Imkong Walling
Imagine a plot of land. It has a definite area with a definite set of people; the larger the living area, the greater the wriggle room for the inhabitants.
Now, imagine the area of space within the plot as democracy. The plot’s borderlines are the limits imposed by law and convention. The space within its confines is the sphere of rights and freedoms. It is the limits within which citizens can say and demand without fear.
Again, imagine the plot as India. With all its professed democracy, the space called democracy seems to be increasingly narrowing in the Indian state.
For five consecutive times, 2022 to 2026, India has ranked 150th or lower out of 180 countries in the World Press Freedom Index. During the same period, Pakistan — a country known more for military dictatorships — outranked India thrice in the press freedom stepladder published annually by the international non-profit, the Paris-based Reporters Without Borders (RSF).
In 2023, 2024 and 2026, India ranked 161, 159 and 157 to Pakistan’s 150, 152 and 153, respectively. India’s other close neighbour Bangladesh ranked 149 in 2025 and 152 in 2026.
In the index, India has consistently scored in the low 30s out of 100. As per the RSF, the ranking is relative to the total score with 0 being the lowest and 100 being the best possible score— The lesser the score, the lower the ranking.
The RSF defines press freedom “as the ability of journalists as individuals and collectives to select, produce, and disseminate news in the public interest independent of political, economic, legal, and social interference and in the absence of threats to their physical and mental safety.” The non-profit’s panel of experts makes their assessment based on five contextual indicators— political, legal, economic, socio-cultural and safety.
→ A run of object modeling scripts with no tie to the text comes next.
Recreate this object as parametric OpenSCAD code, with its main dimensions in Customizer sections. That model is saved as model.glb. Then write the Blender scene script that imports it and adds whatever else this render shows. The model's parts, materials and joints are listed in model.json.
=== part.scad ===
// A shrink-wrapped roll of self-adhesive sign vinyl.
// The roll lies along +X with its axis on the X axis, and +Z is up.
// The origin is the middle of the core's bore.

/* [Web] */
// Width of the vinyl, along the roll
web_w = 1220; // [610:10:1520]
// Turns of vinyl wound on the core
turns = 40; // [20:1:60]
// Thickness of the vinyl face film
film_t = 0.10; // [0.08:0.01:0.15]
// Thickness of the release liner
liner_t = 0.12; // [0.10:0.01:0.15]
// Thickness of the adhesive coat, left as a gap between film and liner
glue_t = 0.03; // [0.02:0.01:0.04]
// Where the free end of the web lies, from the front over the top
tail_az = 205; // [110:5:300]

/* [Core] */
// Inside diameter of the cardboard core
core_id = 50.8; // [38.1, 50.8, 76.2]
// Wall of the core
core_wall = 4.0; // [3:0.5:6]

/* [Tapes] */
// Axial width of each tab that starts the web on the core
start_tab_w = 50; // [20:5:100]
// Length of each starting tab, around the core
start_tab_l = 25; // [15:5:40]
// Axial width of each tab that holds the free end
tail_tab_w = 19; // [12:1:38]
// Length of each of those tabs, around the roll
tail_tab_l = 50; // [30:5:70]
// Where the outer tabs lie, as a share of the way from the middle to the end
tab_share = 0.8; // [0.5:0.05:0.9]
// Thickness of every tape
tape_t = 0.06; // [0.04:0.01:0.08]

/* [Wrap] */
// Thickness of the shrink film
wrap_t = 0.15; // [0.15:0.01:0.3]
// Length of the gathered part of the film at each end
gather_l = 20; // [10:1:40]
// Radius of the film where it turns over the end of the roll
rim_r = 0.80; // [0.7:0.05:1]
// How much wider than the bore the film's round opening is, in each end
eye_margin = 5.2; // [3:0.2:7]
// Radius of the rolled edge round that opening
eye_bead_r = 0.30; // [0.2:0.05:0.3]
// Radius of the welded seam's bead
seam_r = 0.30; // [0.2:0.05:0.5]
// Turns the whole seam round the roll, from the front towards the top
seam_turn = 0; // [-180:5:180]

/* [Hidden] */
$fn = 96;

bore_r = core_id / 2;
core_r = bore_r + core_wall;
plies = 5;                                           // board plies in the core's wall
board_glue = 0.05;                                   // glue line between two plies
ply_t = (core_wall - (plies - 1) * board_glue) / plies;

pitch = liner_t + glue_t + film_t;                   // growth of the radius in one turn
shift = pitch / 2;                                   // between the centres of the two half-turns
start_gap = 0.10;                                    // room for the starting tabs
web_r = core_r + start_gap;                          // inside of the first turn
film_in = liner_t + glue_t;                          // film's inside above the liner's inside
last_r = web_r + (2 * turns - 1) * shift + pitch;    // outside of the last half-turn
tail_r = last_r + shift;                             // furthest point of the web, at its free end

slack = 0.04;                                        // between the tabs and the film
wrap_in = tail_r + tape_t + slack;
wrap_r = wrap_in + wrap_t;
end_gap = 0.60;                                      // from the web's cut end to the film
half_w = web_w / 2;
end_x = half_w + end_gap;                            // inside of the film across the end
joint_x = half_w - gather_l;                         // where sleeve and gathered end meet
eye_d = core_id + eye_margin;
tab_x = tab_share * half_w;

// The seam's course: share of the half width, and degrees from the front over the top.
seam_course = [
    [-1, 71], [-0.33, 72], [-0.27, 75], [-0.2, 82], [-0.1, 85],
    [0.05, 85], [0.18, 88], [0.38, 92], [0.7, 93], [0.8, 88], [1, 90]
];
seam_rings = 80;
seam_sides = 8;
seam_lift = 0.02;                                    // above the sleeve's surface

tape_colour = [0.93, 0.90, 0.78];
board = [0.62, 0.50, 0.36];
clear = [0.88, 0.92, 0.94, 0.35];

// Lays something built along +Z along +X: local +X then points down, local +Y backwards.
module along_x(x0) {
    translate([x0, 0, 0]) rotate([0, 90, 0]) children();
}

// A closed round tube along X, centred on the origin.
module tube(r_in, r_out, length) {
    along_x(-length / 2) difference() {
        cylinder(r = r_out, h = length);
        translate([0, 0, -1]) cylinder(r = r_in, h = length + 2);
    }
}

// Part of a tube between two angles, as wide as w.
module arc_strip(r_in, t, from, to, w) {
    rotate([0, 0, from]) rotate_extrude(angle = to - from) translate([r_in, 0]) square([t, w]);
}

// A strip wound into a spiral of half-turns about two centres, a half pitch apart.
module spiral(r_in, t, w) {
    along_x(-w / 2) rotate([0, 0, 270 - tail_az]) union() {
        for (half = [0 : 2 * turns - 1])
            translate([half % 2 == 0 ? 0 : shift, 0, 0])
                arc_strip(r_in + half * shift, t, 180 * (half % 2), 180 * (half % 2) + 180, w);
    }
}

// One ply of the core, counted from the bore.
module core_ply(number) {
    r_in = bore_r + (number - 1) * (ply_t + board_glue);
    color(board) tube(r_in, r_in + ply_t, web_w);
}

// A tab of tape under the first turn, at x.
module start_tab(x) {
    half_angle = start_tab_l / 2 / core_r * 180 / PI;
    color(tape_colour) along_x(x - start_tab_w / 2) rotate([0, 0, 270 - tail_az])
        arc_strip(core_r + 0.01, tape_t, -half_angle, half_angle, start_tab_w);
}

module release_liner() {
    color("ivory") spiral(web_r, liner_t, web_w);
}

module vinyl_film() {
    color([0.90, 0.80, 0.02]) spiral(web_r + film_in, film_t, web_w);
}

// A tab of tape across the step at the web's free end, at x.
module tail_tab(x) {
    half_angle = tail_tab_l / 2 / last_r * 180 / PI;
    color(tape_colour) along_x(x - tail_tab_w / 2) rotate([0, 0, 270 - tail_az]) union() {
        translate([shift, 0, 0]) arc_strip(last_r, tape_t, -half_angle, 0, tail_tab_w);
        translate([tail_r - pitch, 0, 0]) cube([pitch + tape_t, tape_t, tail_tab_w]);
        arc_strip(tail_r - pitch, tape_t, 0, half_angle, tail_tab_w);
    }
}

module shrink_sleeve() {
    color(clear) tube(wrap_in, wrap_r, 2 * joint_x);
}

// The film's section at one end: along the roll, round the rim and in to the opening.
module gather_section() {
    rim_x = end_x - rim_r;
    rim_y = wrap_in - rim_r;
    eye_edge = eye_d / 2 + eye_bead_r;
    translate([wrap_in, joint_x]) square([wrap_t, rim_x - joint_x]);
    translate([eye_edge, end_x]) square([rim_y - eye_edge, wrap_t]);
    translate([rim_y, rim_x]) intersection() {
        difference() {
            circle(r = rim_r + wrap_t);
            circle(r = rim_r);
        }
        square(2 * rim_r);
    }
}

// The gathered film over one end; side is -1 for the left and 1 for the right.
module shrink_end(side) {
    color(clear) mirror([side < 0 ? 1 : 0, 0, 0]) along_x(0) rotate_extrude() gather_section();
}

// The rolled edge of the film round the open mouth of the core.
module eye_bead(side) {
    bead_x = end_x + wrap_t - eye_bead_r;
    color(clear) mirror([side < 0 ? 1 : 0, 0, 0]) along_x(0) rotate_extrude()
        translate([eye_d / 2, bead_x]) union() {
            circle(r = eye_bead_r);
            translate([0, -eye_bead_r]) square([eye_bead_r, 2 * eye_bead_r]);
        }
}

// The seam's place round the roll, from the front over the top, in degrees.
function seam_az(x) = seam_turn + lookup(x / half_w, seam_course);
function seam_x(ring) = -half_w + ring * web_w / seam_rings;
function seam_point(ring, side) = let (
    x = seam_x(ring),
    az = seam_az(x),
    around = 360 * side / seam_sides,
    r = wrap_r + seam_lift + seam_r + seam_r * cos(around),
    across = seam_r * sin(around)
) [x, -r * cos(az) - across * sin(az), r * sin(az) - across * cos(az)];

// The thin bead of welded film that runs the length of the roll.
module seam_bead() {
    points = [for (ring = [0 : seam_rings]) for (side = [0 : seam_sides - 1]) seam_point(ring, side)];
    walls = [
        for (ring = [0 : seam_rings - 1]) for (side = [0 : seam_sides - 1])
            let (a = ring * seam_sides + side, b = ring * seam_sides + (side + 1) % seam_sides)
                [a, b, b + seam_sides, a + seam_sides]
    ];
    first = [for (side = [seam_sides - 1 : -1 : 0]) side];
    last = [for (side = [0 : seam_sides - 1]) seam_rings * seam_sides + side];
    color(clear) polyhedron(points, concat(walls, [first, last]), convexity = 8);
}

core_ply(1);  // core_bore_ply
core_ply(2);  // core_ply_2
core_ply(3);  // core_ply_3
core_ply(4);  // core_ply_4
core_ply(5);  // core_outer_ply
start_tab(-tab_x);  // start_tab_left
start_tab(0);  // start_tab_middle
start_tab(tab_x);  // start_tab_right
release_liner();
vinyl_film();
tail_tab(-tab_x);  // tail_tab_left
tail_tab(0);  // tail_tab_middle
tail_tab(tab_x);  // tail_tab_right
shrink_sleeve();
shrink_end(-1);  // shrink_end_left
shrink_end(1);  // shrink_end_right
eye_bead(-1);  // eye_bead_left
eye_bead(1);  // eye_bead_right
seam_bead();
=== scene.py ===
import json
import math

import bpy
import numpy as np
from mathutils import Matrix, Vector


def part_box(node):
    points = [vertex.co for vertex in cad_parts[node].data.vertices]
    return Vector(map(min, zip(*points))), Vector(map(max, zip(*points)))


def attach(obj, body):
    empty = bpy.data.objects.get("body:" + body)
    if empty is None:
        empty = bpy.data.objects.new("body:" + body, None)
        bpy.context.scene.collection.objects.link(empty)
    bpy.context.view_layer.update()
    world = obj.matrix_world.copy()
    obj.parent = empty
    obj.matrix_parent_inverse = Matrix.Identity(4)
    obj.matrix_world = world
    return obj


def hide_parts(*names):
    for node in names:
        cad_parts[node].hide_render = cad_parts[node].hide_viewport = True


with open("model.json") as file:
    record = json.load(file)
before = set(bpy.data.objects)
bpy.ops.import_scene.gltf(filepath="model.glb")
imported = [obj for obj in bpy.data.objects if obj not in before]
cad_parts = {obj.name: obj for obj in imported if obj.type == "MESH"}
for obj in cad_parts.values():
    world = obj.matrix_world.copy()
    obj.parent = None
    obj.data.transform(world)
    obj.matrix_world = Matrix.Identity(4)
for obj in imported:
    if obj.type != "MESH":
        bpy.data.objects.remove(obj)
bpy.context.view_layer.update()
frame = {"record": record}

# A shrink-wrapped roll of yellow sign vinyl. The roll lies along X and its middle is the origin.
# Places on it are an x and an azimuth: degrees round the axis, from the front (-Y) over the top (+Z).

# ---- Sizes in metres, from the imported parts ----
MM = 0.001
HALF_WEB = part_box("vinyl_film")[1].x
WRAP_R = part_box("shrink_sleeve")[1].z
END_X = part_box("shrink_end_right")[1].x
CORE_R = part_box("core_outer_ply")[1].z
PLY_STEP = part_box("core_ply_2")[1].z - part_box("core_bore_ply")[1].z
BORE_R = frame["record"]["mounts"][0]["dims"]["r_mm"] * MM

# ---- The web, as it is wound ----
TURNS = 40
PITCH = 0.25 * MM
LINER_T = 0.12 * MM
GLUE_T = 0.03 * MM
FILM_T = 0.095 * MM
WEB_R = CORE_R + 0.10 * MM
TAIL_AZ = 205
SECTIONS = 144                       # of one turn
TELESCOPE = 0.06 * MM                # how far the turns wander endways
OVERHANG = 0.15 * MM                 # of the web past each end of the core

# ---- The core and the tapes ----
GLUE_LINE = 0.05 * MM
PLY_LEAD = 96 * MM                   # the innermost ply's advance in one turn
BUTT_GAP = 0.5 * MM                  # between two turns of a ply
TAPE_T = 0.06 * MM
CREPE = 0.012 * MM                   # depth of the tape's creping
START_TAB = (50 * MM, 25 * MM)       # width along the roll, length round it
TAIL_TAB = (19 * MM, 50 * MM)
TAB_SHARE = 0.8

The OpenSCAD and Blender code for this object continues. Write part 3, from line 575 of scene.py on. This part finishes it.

It claims the index “is a snapshot of the situation during the calendar year… It is meant to be seen as an accurate reflection of the situation at the time of publication.”
Published from a country that sits on a so called occidental end of the East-West ideological divide, the ranking has not been without criticism. Governments, including but not limited to India, Pakistan, China and Russia have disputed the metrics applied, accusing it of bias.
But how has India fared, as per the RSF? In the 2026 assessment, the RSF described press freedom in the world’s largest democracy as marked by “rise in violence against journalists, highly concentrated media ownership, and outlets with increasingly overt political alignment.”
It cites business tycoons close to the ruling regime acquiring media outlets, enactment of laws expanding government overreach, and class/caste, religious and gender bias dominating the media landscape.
For a country that prides itself on its founding democratic ideals — as opposed to undemocratic neighbouring adversaries — the appraisal is counterintuitive given how it appears on the surface.
When a majority regime disputes such assessments, when a democratically elected ruling government takes offence to democratic expression, when critics of a democratically elected government cannot safely criticise from within the country’s borders, when critics are compelled to critique from the safety of foreign soil, it does not bode well for the people, who have been taught to trust democracy.